You will be familiar with this argument from people who are intensely relaxed about minimum alcohol pricing because it won’t affect their Sauvignon Blanc habit or junk food bans while quite happy to eat lardo on sourdough. People went along with the dry movement because they thought that it was aimed at drinkers of hard liquor in saloons, and, it has to be said, the Irish. Yes, like “Whacking Day” in The Simpsons, there was a large anti-Irish element to the Prohibition movement.
Prohibitionists were largely Protestants who didn’t like the influx of whiskey-drinking Irish Catholics and wine-drinking Italians. There was even a whole school of theology like Reverend William Patton’s 1871 work Bible Wines “proving” that Jesus didn’t actually drink wine. It was also town versus country, and there are parallels with Trump here, with your God-fearing rural folk being in favour of Prohibition against city dwellers, often Catholic or Jewish, religions with no traditions of abstinence.
America was divided into wets and drys, allegiances that cut across party lines. Both Republicans and Democrats had strong dry factions, and as drys tended to vote on the single issue, unlike wets, it was politically expedient to pander to them. Temperance was becoming a powerful political force, and before the First World War, 13 states had already gone dry with 31 others having dry counties. There are still dry counties today, including the one where Jack Daniel’s is made.
In America, the people who held things in balance were the Germans, who dominated brewing and provided most of the political capital against the temperance movement. But after the United States entered the First World War they lost their influence, since who would want to be associated with those nasty war-mongering Germans? With the Germans out of action, Prohibition became a shoo-in. But when it was finally passed in 1919, all those Americans who thought it wouldn’t apply to them were in for a rude shock. The Volstead Act, which was largely dictated by the Anti Saloon League, applied to anything over 0.5% ABV.

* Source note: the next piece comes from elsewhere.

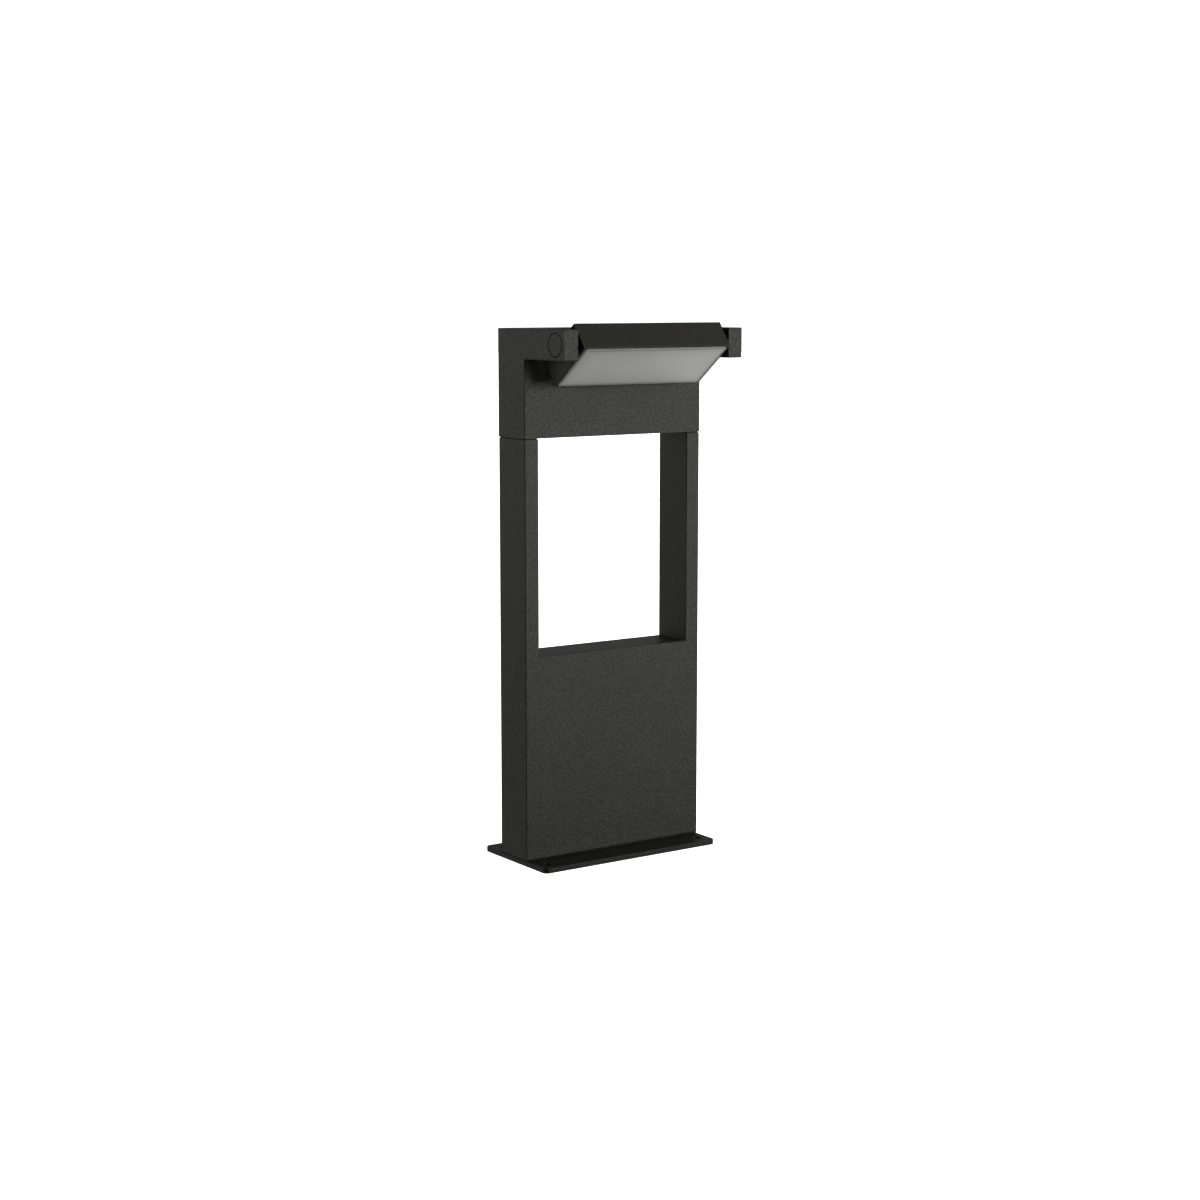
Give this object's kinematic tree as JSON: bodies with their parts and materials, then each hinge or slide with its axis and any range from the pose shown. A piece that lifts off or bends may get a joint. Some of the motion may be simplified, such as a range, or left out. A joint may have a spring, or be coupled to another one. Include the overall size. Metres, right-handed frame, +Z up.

Prohibition lasted until 1933, and, it was a success in terms of the original aims of the temperance movement. The male-dominated saloon was no more. The new bars that emerged allowed women. This is one of the ironies of Prohibition, which curbed, to some extent, male drinking, but made it more socially acceptable for women to visit bars as they had been welcome in speakeasies. Drinking became an equal opportunities past-time. What could be more feminist than that? Yet many Americans stayed dry, and by 1939, 42% of the country still didn’t drink.
It had some positive unexpected side effects. Many Americans discovered a love for Italian food when they realised that immigrant restaurants had access to wine either smuggled in or home-made from Californian grapes. White people mixed with black people in cities like New York where they picked up a love of jazz music. A newspaper columnist wrote: “the night clubs have done more to improve race relations than the churches, white and black, have done in ten decades.”
The Catholic Church became unusually popular as it was exempt from Prohibition for altar wine. Meanwhile, the rest of the world benefitted as bartenders went to London and Paris, spreading cocktails and jazz music. Hotels all over the world opened American bars to cater to tourists escaping Prohibition. It was boom time for Scotch whisky, since Scottish producers had no qualms, unlike their Irish cousins, of shipping vast quantities of booze to the Bahamas or Canada to be smuggled into the US.
Of course, it wasn’t all cocktails and Duke Ellington. American society at all levels was corrupted by making such a staple illegal and putting it in the hands of organised crime. Prohibition was the making of the American Mafia. And surely the curbing of America’s hard liquor habit could have been achieved with more moderate legislation?
It was also a disaster for the American drinks industry, one which it has not fully recovered from. Hundreds of regional brewers closed to be replaced after repeal by a few giants, Californian wine only took off again in the 1970s, and the American whiskey business, once the biggest in the world, was destroyed. Selling alcohol is still incredibly bureaucratic. Only now with the emergence craft beer and the rediscovery of classics like rye whiskey, is the industry returning to its pre-First World War vibrancy. One hundred years after the Volstead Act was instituted, Americans are still feeling the effects of Prohibition.